• Problem requirements
Print all the records exactly, please.

• Records shown
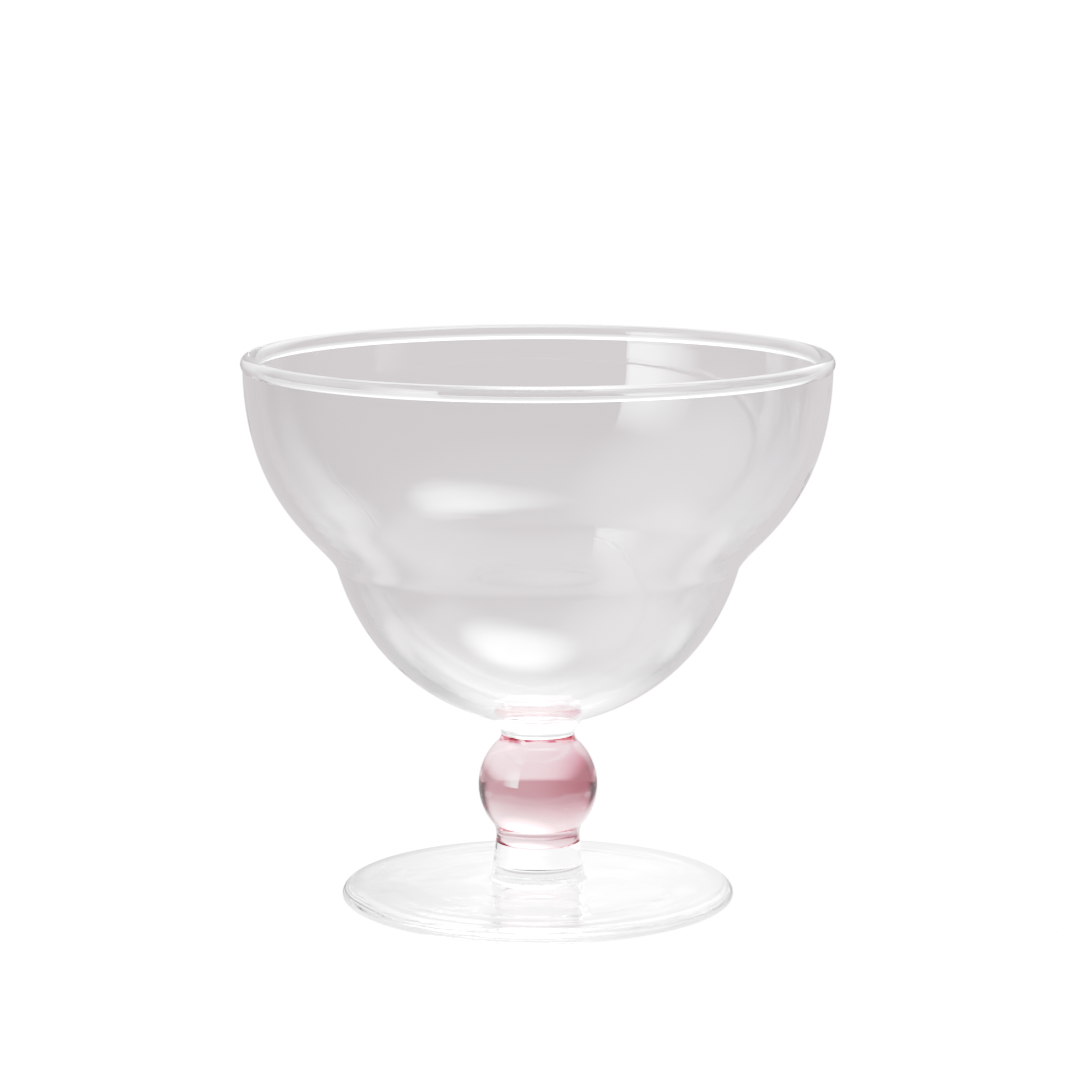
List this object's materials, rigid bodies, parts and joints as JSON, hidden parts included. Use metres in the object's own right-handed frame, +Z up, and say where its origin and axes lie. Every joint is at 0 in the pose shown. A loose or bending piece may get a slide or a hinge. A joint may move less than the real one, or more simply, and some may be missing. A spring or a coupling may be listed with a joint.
{
  "type": "stemmed glass",
  "caption": "Stemmed dessert glass with a two-tier clear bowl, a rolled rim, a pink ball in the stem and a round flat foot.",
  "frame": {"origin": "centre of the foot's flat underside, on the surface the glass stands on", "axes": "+Z up along the axis of the turned form, from the foot to the rim; X and Y level, free to choose because the form is round"},
  "size_m": [0.112, 0.112, 0.1056],
  "materials": {
    "clear_glass": "fire-polished clear borosilicate",
    "pink_glass": "fire-polished pink borosilicate, coloured through"
  },
  "bodies": {
    "root": {"foot": "clear_glass", "lower_stem": "clear_glass", "stem_ball": "pink_glass", "upper_collar": "clear_glass", "bowl": "clear_glass"}
  },
  "joints": []
}
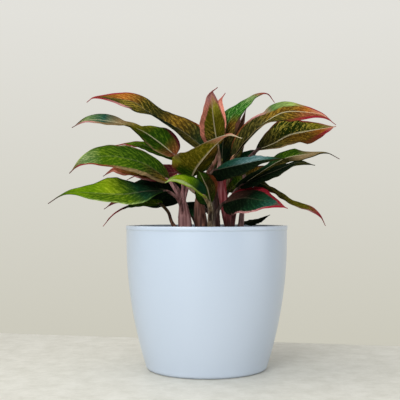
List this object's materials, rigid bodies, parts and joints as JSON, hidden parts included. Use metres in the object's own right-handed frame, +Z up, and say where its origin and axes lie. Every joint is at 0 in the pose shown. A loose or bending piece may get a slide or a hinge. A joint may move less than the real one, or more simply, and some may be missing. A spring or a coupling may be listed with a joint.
{
  "type": "potted chinese evergreen",
  "caption": "Leafy house plant with red-edged green leaves on pink petioles, standing in potting mix in a plain round planter.",
  "frame": {"origin": "middle of the planter's flat underside", "axes": "+Z up, +X along the plant's widest spread, -Y towards the side it is mostly seen from"},
  "size_m": [0.3257, 0.2533, 0.3189],
  "materials": {
    "planter": "gloss",
    "potting_mix": "matte",
    "shoot": "satin",
    "leaf_green": "satin",
    "leaf_flushed": "satin"
  },
  "bodies": {
    "root": {"planter": "planter", "potting_mix": "potting_mix", "shoot_a": "shoot", "shoot_b": "shoot", "shoot_c": "shoot", "shoot_d": "shoot", "shoot_e": "shoot", "shoot_f": "shoot", "leaf_upper_left": "leaf_flushed", "leaf_left_second": "leaf_flushed", "leaf_left_third": "leaf_green", "leaf_mid_left": "leaf_green", "leaf_lower_left": "leaf_green", "leaf_low_left": "leaf_green", "leaf_under_left": "leaf_green", "leaf_inner_left": "leaf_green", "leaf_centre_upright": "leaf_flushed", "leaf_behind_upright": "leaf_flushed", "leaf_upper_right_green": "leaf_green", "leaf_right_long": "leaf_flushed", "leaf_right_wavy": "leaf_flushed", "leaf_mid_right": "leaf_green", "leaf_olive_right": "leaf_flushed", "leaf_right_thin_tip": "leaf_green", "leaf_right_dark": "leaf_green", "leaf_low_right_broad": "leaf_green", "leaf_long_droop": "leaf_flushed", "leaf_small_low_right": "leaf_green", "leaf_centre_olive": "leaf_flushed", "leaf_small_light": "leaf_green", "leaf_front_midrib": "leaf_green", "leaf_back_middle": "leaf_green", "leaf_back_left": "leaf_green", "leaf_back_right": "leaf_green", "leaf_low_back": "leaf_green", "leaf_low_back_left": "leaf_green", "leaf_low_back_right": "leaf_green"}
  },
  "joints": []
}
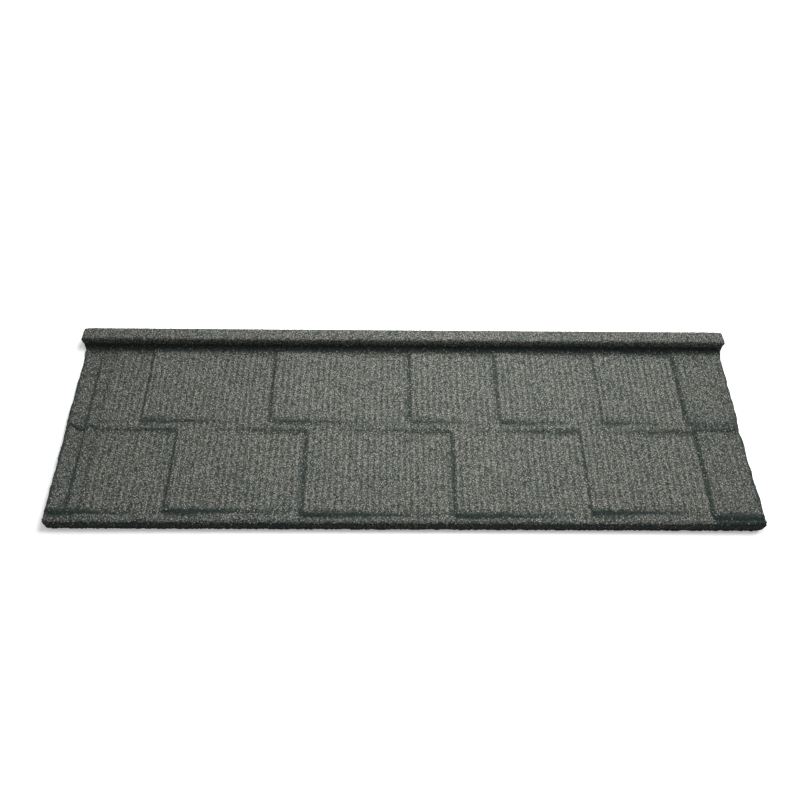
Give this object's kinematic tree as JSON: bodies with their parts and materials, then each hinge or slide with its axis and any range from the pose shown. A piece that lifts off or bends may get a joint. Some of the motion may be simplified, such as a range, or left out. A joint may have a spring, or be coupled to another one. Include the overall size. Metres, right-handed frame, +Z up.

• Exercise output
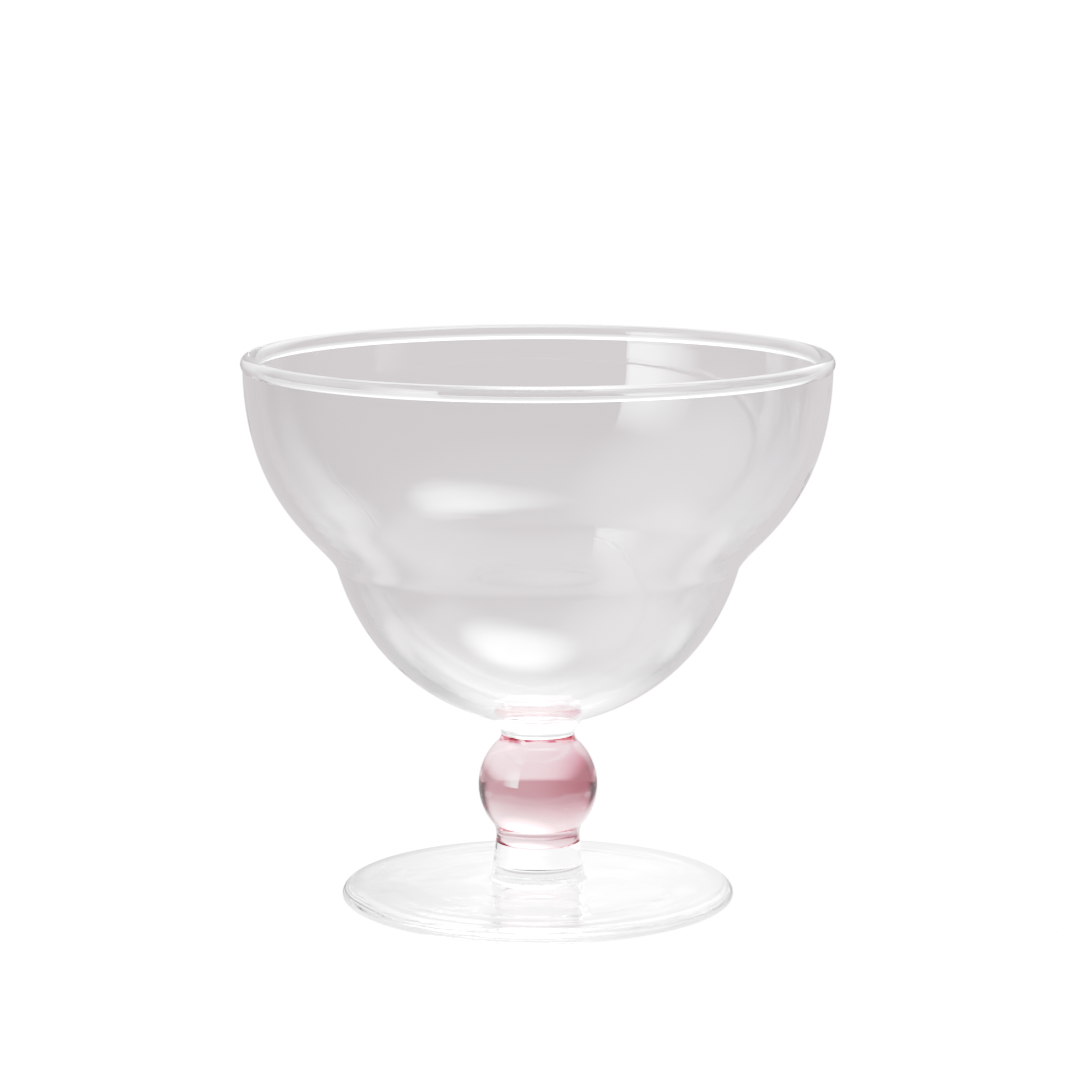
List this object's materials, rigid bodies, parts and joints as JSON, hidden parts included. Use metres in the object's own right-handed frame, +Z up, and say where its origin and axes lie. Every joint is at 0 in the pose shown. A loose or bending piece may get a slide or a hinge. A joint may move less than the real one, or more simply, and some may be missing. A spring or a coupling may be listed with a joint.
{
  "type": "stemmed glass",
  "caption": "Stemmed dessert glass with a two-tier clear bowl, a rolled rim, a pink ball in the stem and a round flat foot.",
  "frame": {"origin": "centre of the foot's flat underside, on the surface the glass stands on", "axes": "+Z up along the axis of the turned form, from the foot to the rim; X and Y level, free to choose because the form is round"},
  "size_m": [0.112, 0.112, 0.1056],
  "materials": {
    "clear_glass": "fire-polished clear borosilicate",
    "pink_glass": "fire-polished pink borosilicate, coloured through"
  },
  "bodies": {
    "root": {"foot": "clear_glass", "lower_stem": "clear_glass", "stem_ball": "pink_glass", "upper_collar": "clear_glass", "bowl": "clear_glass"}
  },
  "joints": []
}
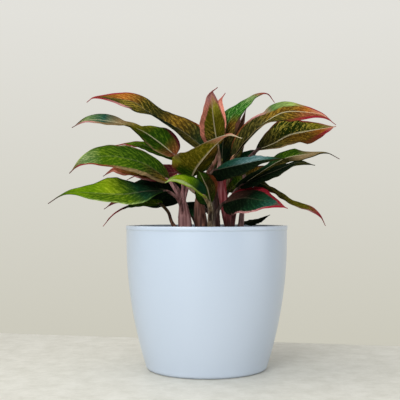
List this object's materials, rigid bodies, parts and joints as JSON, hidden parts included. Use metres in the object's own right-handed frame, +Z up, and say where its origin and axes lie. Every joint is at 0 in the pose shown. A loose or bending piece may get a slide or a hinge. A joint may move less than the real one, or more simply, and some may be missing. A spring or a coupling may be listed with a joint.
{
  "type": "potted chinese evergreen",
  "caption": "Leafy house plant with red-edged green leaves on pink petioles, standing in potting mix in a plain round planter.",
  "frame": {"origin": "middle of the planter's flat underside", "axes": "+Z up, +X along the plant's widest spread, -Y towards the side it is mostly seen from"},
  "size_m": [0.3257, 0.2533, 0.3189],
  "materials": {
    "planter": "gloss",
    "potting_mix": "matte",
    "shoot": "satin",
    "leaf_green": "satin",
    "leaf_flushed": "satin"
  },
  "bodies": {
    "root": {"planter": "planter", "potting_mix": "potting_mix", "shoot_a": "shoot", "shoot_b": "shoot", "shoot_c": "shoot", "shoot_d": "shoot", "shoot_e": "shoot", "shoot_f": "shoot", "leaf_upper_left": "leaf_flushed", "leaf_left_second": "leaf_flushed", "leaf_left_third": "leaf_green", "leaf_mid_left": "leaf_green", "leaf_lower_left": "leaf_green", "leaf_low_left": "leaf_green", "leaf_under_left": "leaf_green", "leaf_inner_left": "leaf_green", "leaf_centre_upright": "leaf_flushed", "leaf_behind_upright": "leaf_flushed", "leaf_upper_right_green": "leaf_green", "leaf_right_long": "leaf_flushed", "leaf_right_wavy": "leaf_flushed", "leaf_mid_right": "leaf_green", "leaf_olive_right": "leaf_flushed", "leaf_right_thin_tip": "leaf_green", "leaf_right_dark": "leaf_green", "leaf_low_right_broad": "leaf_green", "leaf_long_droop": "leaf_flushed", "leaf_small_low_right": "leaf_green", "leaf_centre_olive": "leaf_flushed", "leaf_small_light": "leaf_green", "leaf_front_midrib": "leaf_green", "leaf_back_middle": "leaf_green", "leaf_back_left": "leaf_green", "leaf_back_right": "leaf_green", "leaf_low_back": "leaf_green", "leaf_low_back_left": "leaf_green", "leaf_low_back_right": "leaf_green"}
  },
  "joints": []
}
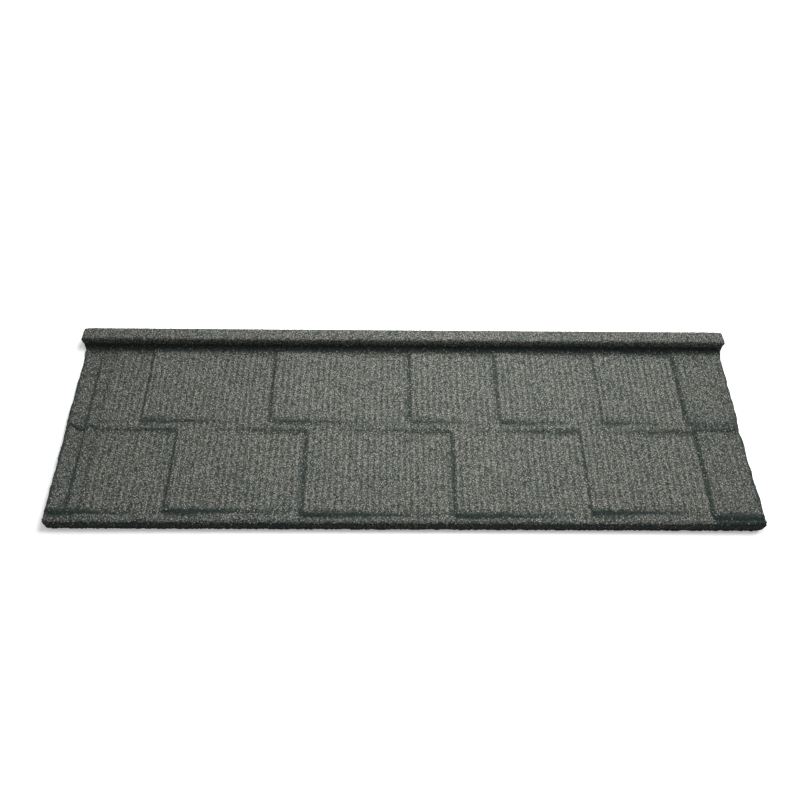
Give this object's kinematic tree as JSON: bodies with their parts and materials, then each hinge or slide with its axis and any range from the pose shown. A piece that lifts off or bends may get a joint. Some of the motion may be simplified, such as a range, or left out. A joint may have a spring, or be coupled to another one. Include the overall size. Metres, right-handed frame, +Z up.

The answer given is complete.